** GIVEN PROBLEM **
Output an exact reproduction of the data.

##### DATASET CONTENT #####

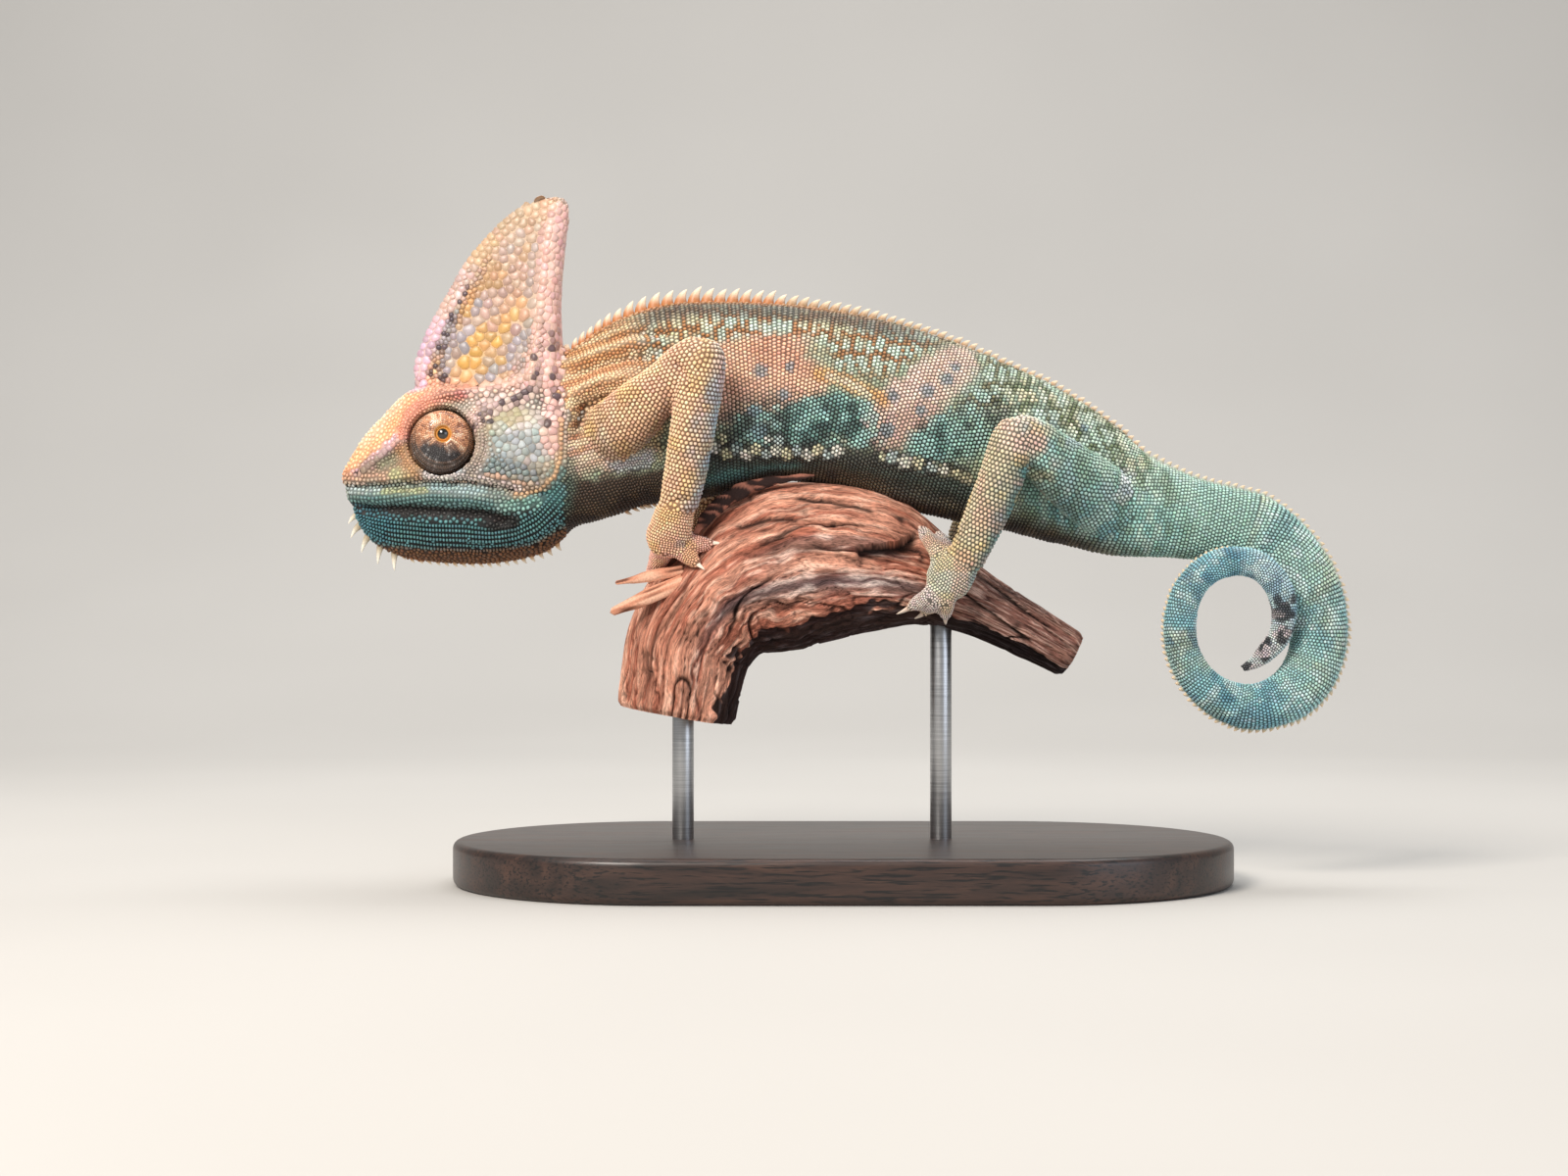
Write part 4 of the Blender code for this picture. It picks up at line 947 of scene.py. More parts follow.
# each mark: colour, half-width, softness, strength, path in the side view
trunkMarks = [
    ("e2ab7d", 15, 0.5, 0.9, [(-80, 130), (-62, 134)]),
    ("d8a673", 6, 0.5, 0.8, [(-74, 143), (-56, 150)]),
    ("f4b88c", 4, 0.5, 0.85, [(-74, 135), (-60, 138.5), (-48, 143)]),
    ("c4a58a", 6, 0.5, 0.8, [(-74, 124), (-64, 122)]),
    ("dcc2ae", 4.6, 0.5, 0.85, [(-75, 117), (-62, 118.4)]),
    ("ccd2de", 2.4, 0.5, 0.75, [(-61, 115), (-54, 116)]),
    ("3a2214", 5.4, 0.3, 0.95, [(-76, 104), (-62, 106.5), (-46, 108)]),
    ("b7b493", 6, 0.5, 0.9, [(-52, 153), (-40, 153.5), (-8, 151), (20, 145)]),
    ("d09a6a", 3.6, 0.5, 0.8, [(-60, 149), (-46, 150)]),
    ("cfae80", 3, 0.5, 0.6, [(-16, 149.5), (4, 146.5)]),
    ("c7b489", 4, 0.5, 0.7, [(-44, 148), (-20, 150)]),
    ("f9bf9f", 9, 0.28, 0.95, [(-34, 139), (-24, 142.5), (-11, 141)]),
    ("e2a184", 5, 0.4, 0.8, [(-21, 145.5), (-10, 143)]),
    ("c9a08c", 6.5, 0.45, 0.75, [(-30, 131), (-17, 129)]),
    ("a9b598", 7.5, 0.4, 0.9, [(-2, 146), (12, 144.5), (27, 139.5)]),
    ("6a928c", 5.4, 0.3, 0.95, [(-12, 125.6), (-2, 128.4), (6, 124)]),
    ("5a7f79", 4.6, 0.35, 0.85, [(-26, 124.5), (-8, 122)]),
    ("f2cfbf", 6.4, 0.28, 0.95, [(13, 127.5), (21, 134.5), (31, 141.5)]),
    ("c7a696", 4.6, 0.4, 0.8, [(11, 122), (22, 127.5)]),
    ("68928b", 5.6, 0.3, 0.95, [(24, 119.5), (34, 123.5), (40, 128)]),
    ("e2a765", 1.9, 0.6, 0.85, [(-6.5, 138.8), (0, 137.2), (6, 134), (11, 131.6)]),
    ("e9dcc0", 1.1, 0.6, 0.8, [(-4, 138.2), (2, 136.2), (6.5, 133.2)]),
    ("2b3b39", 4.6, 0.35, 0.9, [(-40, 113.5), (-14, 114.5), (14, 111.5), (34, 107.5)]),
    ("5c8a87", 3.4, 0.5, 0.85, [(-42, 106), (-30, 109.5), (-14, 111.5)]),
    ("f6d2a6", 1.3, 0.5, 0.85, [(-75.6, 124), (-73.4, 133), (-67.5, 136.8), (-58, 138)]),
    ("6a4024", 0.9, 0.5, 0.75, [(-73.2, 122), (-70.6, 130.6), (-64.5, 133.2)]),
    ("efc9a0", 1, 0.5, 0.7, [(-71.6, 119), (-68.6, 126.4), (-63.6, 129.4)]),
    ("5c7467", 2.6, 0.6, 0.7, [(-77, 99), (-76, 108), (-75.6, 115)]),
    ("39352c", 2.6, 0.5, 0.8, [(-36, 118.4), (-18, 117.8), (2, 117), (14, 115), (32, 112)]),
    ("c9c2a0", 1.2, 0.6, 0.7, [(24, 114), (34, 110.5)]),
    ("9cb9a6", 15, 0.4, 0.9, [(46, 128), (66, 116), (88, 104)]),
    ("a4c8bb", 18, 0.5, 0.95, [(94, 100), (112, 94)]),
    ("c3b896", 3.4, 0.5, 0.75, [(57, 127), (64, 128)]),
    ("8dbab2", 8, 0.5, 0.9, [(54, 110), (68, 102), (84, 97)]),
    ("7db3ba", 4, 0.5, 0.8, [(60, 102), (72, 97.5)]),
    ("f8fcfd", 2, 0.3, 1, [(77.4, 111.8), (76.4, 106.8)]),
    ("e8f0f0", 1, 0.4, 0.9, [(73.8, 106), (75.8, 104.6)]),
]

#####

** EXERCISE OUTPUT **
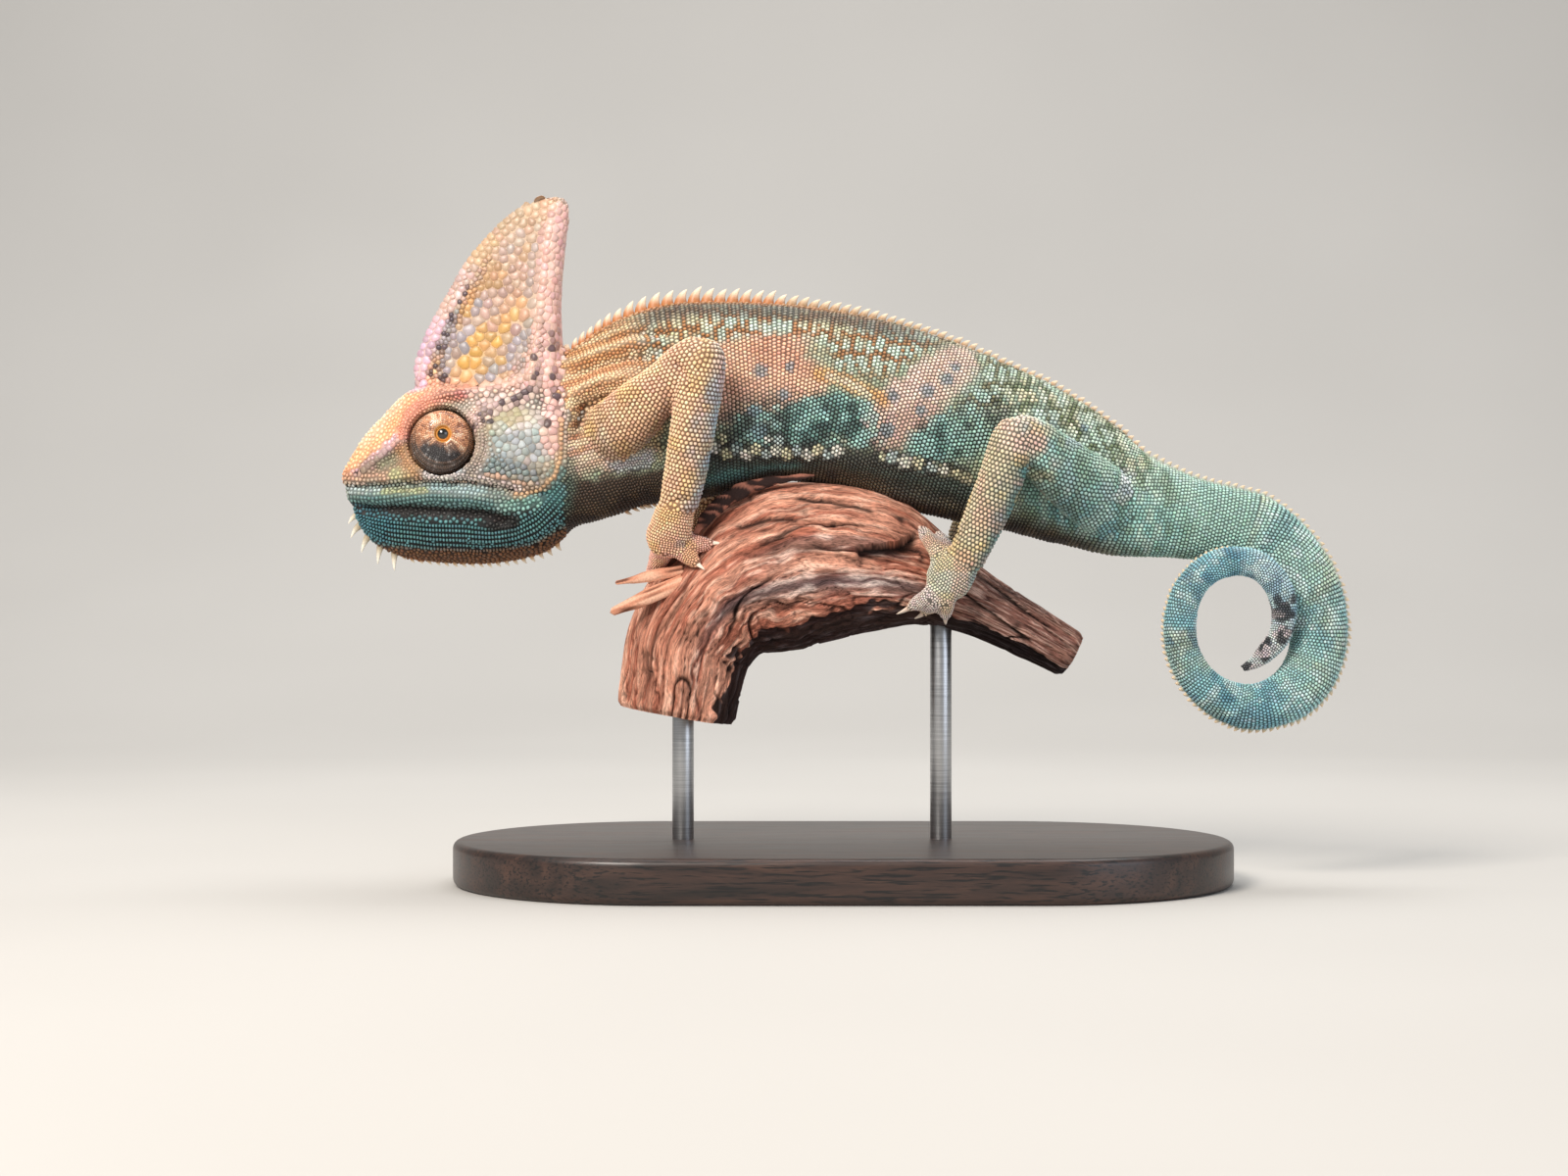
Write part 4 of the Blender code for this picture. It picks up at line 947 of scene.py. More parts follow.
# each mark: colour, half-width, softness, strength, path in the side view
trunkMarks = [
    ("e2ab7d", 15, 0.5, 0.9, [(-80, 130), (-62, 134)]),
    ("d8a673", 6, 0.5, 0.8, [(-74, 143), (-56, 150)]),
    ("f4b88c", 4, 0.5, 0.85, [(-74, 135), (-60, 138.5), (-48, 143)]),
    ("c4a58a", 6, 0.5, 0.8, [(-74, 124), (-64, 122)]),
    ("dcc2ae", 4.6, 0.5, 0.85, [(-75, 117), (-62, 118.4)]),
    ("ccd2de", 2.4, 0.5, 0.75, [(-61, 115), (-54, 116)]),
    ("3a2214", 5.4, 0.3, 0.95, [(-76, 104), (-62, 106.5), (-46, 108)]),
    ("b7b493", 6, 0.5, 0.9, [(-52, 153), (-40, 153.5), (-8, 151), (20, 145)]),
    ("d09a6a", 3.6, 0.5, 0.8, [(-60, 149), (-46, 150)]),
    ("cfae80", 3, 0.5, 0.6, [(-16, 149.5), (4, 146.5)]),
    ("c7b489", 4, 0.5, 0.7, [(-44, 148), (-20, 150)]),
    ("f9bf9f", 9, 0.28, 0.95, [(-34, 139), (-24, 142.5), (-11, 141)]),
    ("e2a184", 5, 0.4, 0.8, [(-21, 145.5), (-10, 143)]),
    ("c9a08c", 6.5, 0.45, 0.75, [(-30, 131), (-17, 129)]),
    ("a9b598", 7.5, 0.4, 0.9, [(-2, 146), (12, 144.5), (27, 139.5)]),
    ("6a928c", 5.4, 0.3, 0.95, [(-12, 125.6), (-2, 128.4), (6, 124)]),
    ("5a7f79", 4.6, 0.35, 0.85, [(-26, 124.5), (-8, 122)]),
    ("f2cfbf", 6.4, 0.28, 0.95, [(13, 127.5), (21, 134.5), (31, 141.5)]),
    ("c7a696", 4.6, 0.4, 0.8, [(11, 122), (22, 127.5)]),
    ("68928b", 5.6, 0.3, 0.95, [(24, 119.5), (34, 123.5), (40, 128)]),
    ("e2a765", 1.9, 0.6, 0.85, [(-6.5, 138.8), (0, 137.2), (6, 134), (11, 131.6)]),
    ("e9dcc0", 1.1, 0.6, 0.8, [(-4, 138.2), (2, 136.2), (6.5, 133.2)]),
    ("2b3b39", 4.6, 0.35, 0.9, [(-40, 113.5), (-14, 114.5), (14, 111.5), (34, 107.5)]),
    ("5c8a87", 3.4, 0.5, 0.85, [(-42, 106), (-30, 109.5), (-14, 111.5)]),
    ("f6d2a6", 1.3, 0.5, 0.85, [(-75.6, 124), (-73.4, 133), (-67.5, 136.8), (-58, 138)]),
    ("6a4024", 0.9, 0.5, 0.75, [(-73.2, 122), (-70.6, 130.6), (-64.5, 133.2)]),
    ("efc9a0", 1, 0.5, 0.7, [(-71.6, 119), (-68.6, 126.4), (-63.6, 129.4)]),
    ("5c7467", 2.6, 0.6, 0.7, [(-77, 99), (-76, 108), (-75.6, 115)]),
    ("39352c", 2.6, 0.5, 0.8, [(-36, 118.4), (-18, 117.8), (2, 117), (14, 115), (32, 112)]),
    ("c9c2a0", 1.2, 0.6, 0.7, [(24, 114), (34, 110.5)]),
    ("9cb9a6", 15, 0.4, 0.9, [(46, 128), (66, 116), (88, 104)]),
    ("a4c8bb", 18, 0.5, 0.95, [(94, 100), (112, 94)]),
    ("c3b896", 3.4, 0.5, 0.75, [(57, 127), (64, 128)]),
    ("8dbab2", 8, 0.5, 0.9, [(54, 110), (68, 102), (84, 97)]),
    ("7db3ba", 4, 0.5, 0.8, [(60, 102), (72, 97.5)]),
    ("f8fcfd", 2, 0.3, 1, [(77.4, 111.8), (76.4, 106.8)]),
    ("e8f0f0", 1, 0.4, 0.9, [(73.8, 106), (75.8, 104.6)]),
]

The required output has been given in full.